冠動脈疾患患者うつに対する治療は個別心理療法よりSSRIの方が効果がある

心理療法導入は一般的に薬物療法より無批判であることが多く、結果、医療費を総体的に上げる一因となっていると思う・・・と書くとますます批判も多いと思うが・・・やはefficacyやbenefitの俎上に上げなければならない分野であることは違いないとおもうのだが・・・
片方、SSRIに関しては若年者自殺など、多くの明らかになったリスクが存在する。では、心理療法には副作用がないのだろうか?そして有効性は十分なのだろうか?

(CREATE) Trialの報告をみながら、個人的にそうおもった。



JAMAにて
JAMA. 2007;297:367-379.
うつは、冠動脈疾患入院患者に多く見られ、心血管合併症や死亡リスク増加と関連をもつ
しかし、CAD患者のうつ治療介入に関する有効性の評価の研究は少ない

Lesperanceらは、
1)interpersonal psychotherapy (IPT) 12週間+臨床マネージメント vs 臨床マネージメントのみ(n=142 vs n=142)
2)SSRIであるcitalopram(20-40mg/d)12週間 vs マッチしたプラセボ(n=142 vs n=142)
で比較。

研究者たちは、citalopramがプラセボより優れていることが示され、週毎の臨床マネージメントにプラスした場合、うつに関する自己報告・臨床評価自覚症状の減少に役立つことが判明。

個別治療を臨床マネージメントに加えることのエビデンスはない。

【メインアウトカム】
プライマリアウトカム測定:ベースラインと12週における変化:24-item HAM-D(ブラインド化された中央電話インタビューによる)
セカンダリアウトカム測定:Beck De@ression Inventory II(BDI-II)スコア

【結果】
Citalopramはプラセボより、12週後のHAM-Dスコア良好 (mean difference, 3.3 points; 96.7% confidence interval [CI], 0.80-5.85; P = .005), with a small to medium effect size of 0.33.

平均 HAM-D response (52.8% vs 40.1%; P = .03)と寛解率 (35.9% vs 22.5%; P = .01)、BDI-II スコア減少 (差 3.6 points; 98.3% CI, 0.58-6.64; P = .005; effect size = 0.33)のいずれもcitalopramが良好

IPTが臨床マネージメントを凌駕するベネフィットを有するエビデンス無し
HAM-D 差 (2.26 points; 96.7% CI, -4.78 to 0.27; P = .06; effect size, 0.23)
BDI-IIの差は (1.13 points; 98.3% CI, -1.90 to 4.16; P = .37; effect size = 0.11)
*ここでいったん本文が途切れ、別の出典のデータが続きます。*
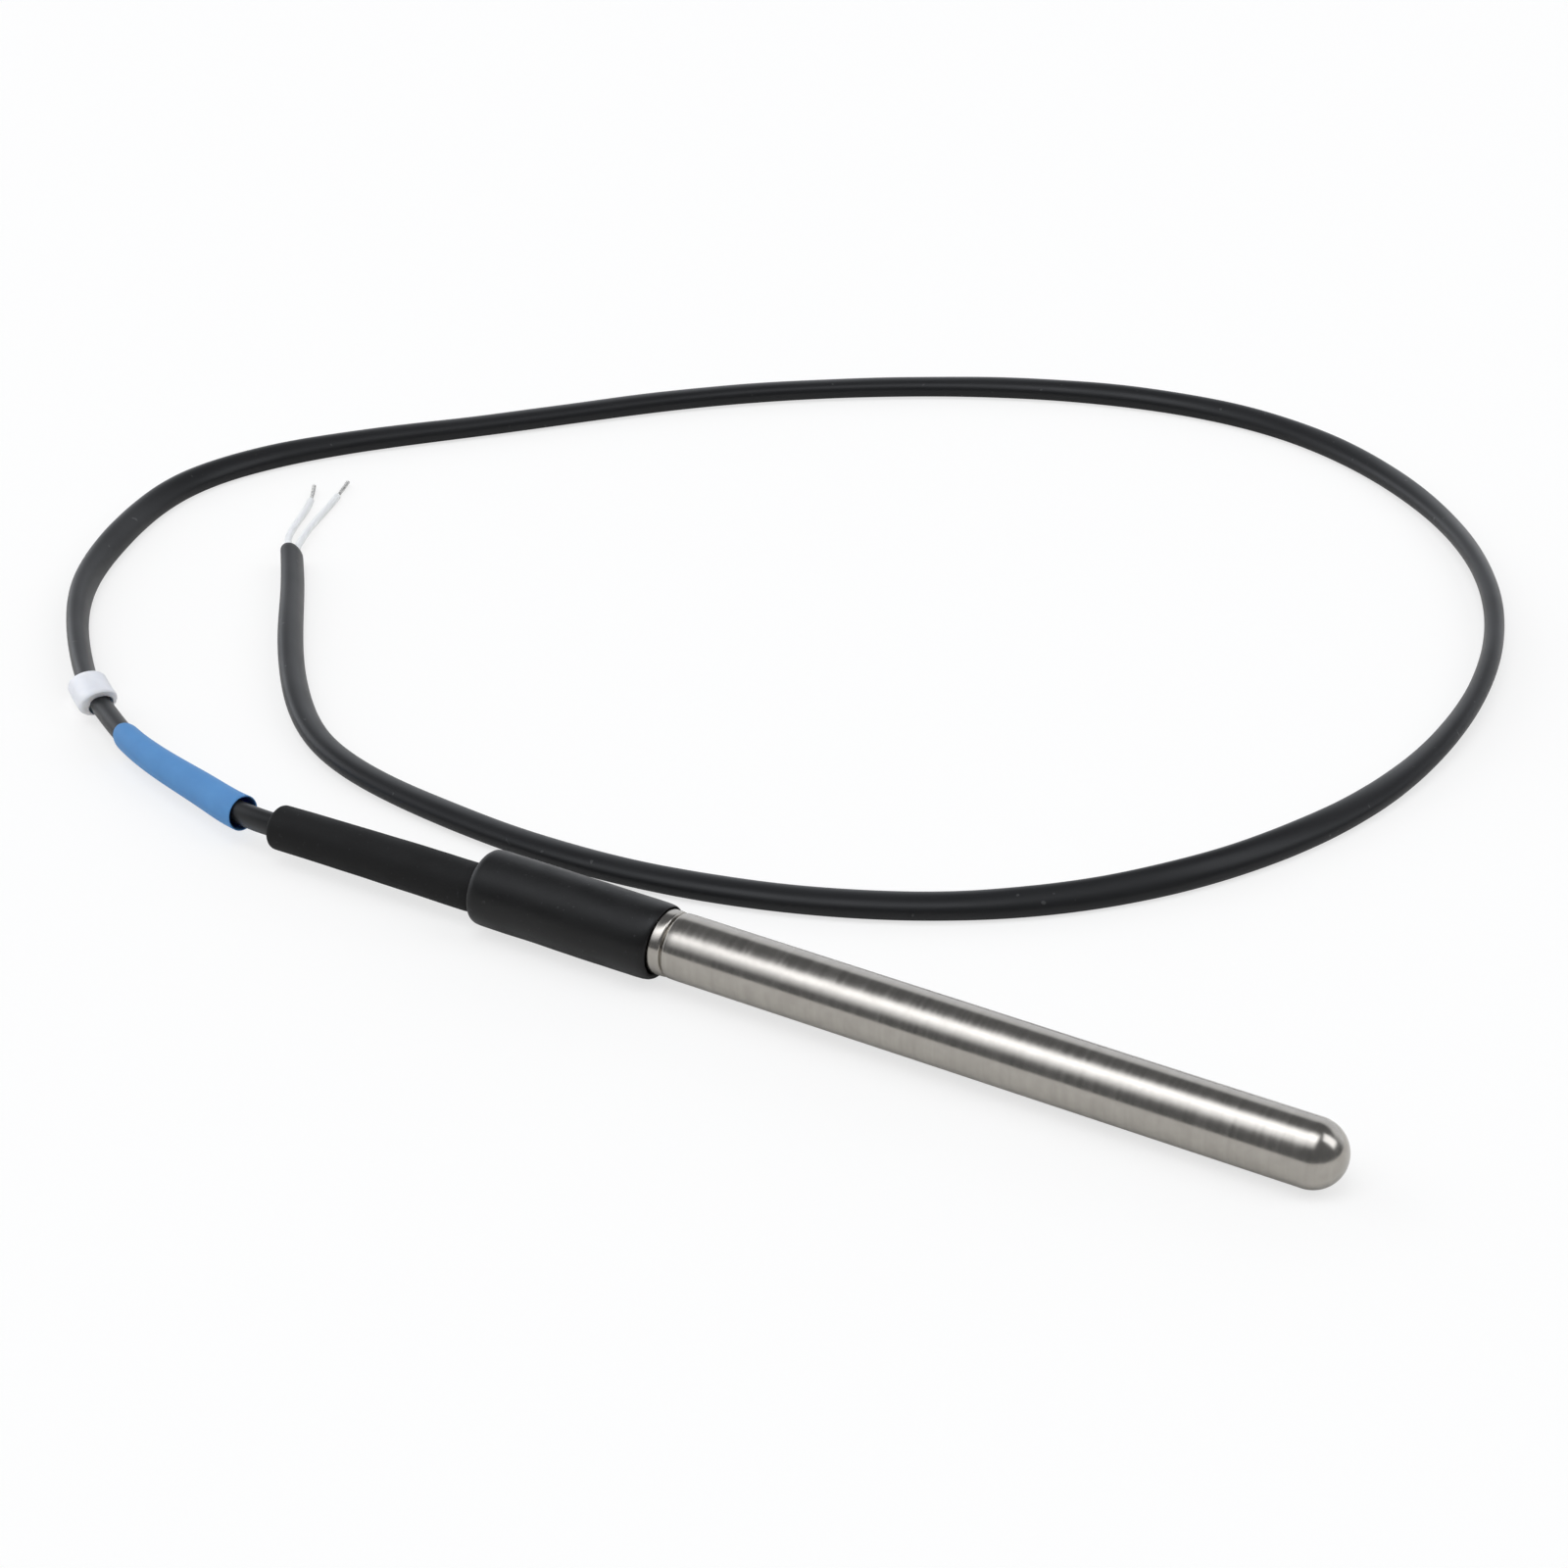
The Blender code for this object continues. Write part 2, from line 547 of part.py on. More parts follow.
def make_plug(resin):
    """Resin cast round the cores where the lead ends. The cores pass through two holes."""
    outer = SHEATH_BORE - FIT_GAP
    outline = [(PLUG_FRONT, 0), (PLUG_FRONT, outer), (PLUG_REAR, outer), (PLUG_REAR, 0)]
    plug = turned("potting_plug", outline, resin, PROBE, SLEEVE_SIDES)
    hole_radius = CORE_RADIUS + CORE_HOLE_GAP
    hole_front, hole_rear = PLUG_FRONT - CUT_PAST, PLUG_REAR + CUT_PAST
    for side in (-1, 1):
        outline = [(hole_front, 0), (hole_front, hole_radius), (hole_rear, hole_radius), (hole_rear, 0)]
        hole = turned("core_hole", outline, resin, PROBE, SMALL_SIDES, side * CORE_OFFSET)
        hole.hide_render = True
        hole.display_type = "WIRE"
        cut = plug.modifiers.new("core_hole", "BOOLEAN")
        cut.operation = "DIFFERENCE"
        cut.object = hole


def make_probe_axis():
    """The empty that carries the probe: its X axis leans back, and its origin is the dome's very end."""
    probe = bpy.data.objects.new("probe_axis", None)
    probe.location = on_probe(0)
    probe.rotation_euler = (0, LEAN, 0)
    bpy.context.scene.collection.objects.link(probe)
    return probe


for old in list(bpy.data.objects):
    bpy.data.objects.remove(old)

PROBE = make_probe_axis()
steel = material("stainless_steel", (0.56, 0.55, 0.53), 0.28, 1.0)
shrink_black = material("black_shrink", (0.022, 0.022, 0.024), 0.55)
lead_black = material("black_jacket", (0.025, 0.026, 0.028), 0.4)
marker_blue = material("blue_sleeve", (0.1, 0.28, 0.56), 0.5)
milky_white = material("milky_ring", (0.8, 0.8, 0.83), 0.35)
core_white = material("white_core", (0.82, 0.82, 0.8), 0.4)
tin = material("tinned_copper", (0.72, 0.71, 0.68), 0.3, 1.0)
solder = material("solder", (0.62, 0.62, 0.63), 0.35, 1.0)
nickel = material("nickel_wire", (0.6, 0.58, 0.54), 0.3, 1.0)
tube_clear = material("joint_tubing", (0.75, 0.74, 0.7), 0.35)
amber_film = material("amber_film", (0.5, 0.2, 0.03), 0.3)
ceramic = material("white_ceramic", (0.82, 0.81, 0.78), 0.4)
bead_glass = material("bead_glass", (0.75, 0.8, 0.72), 0.1)
paste_white = material("heat_paste", (0.78, 0.78, 0.76), 0.6)
resin = material("black_resin", (0.03, 0.03, 0.03), 0.3)

make_sheath(PROBE, steel)
make_seal_sleeve(PROBE, shrink_black)
make_strain_sleeve(shrink_black)
make_markers(marker_blue, milky_white)
make_lead_jacket(lead_black)
make_free_cores(core_white, tin)
make_inner_wiring(core_white, tube_clear, solder, nickel)
make_element(ceramic, bead_glass, paste_white)
make_liner(amber_film)
make_plug(resin)
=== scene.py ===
"""Looks of the temperature sensor: turned steel, shrink sleeves, an oval two-core lead and its markers.

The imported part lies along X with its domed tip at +X. Every new piece is built where its solid lies. Stations
on the probe are distances back from the very end of the dome. Distances on the lead are from its entry.
"""

import json
import math

import bmesh
import bpy
import numpy as np
from mathutils import Matrix, Vector

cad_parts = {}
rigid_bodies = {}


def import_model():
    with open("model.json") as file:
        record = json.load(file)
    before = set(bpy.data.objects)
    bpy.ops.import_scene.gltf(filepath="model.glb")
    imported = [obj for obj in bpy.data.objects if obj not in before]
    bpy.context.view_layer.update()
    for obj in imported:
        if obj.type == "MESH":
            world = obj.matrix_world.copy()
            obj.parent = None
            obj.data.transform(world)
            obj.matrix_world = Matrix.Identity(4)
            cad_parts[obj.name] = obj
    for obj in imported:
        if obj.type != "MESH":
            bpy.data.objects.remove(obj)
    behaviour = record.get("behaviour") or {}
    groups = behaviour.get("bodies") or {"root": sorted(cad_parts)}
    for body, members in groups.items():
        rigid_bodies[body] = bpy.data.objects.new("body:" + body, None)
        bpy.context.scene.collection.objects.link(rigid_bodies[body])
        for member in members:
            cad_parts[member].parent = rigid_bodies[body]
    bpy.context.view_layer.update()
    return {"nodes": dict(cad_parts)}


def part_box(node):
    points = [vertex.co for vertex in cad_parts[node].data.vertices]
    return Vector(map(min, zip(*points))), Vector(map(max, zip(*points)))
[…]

GlassmanとBiggerが、冠動脈疾患患者のうつに対する、SSRIであるsertralineとcitalopramの有効性と安全性に関して議論している。

※ SSRIである、citalopramは日本では未認可


机上理論が好きな人たちは、個別対応が大事とワンパターンに主張するが、はたして、科学的に客観的に評価された事象なのだろうか?
介護保険は、机上で上からものを見ていた人たちが空想からリアルな世界に制度を作りはじめ、authorityをもった国家的な実験という側面を持つと思う。だが、結果的に個別化は失敗し、残ったものは、妄想集団からの指導の元、書類製作にあけくれ、クライアントに接する時間を無くしたという事実。・・・そのefficacyやeffectivenessを評価することもなく、ましてやbenefitなどは振り向きもされない。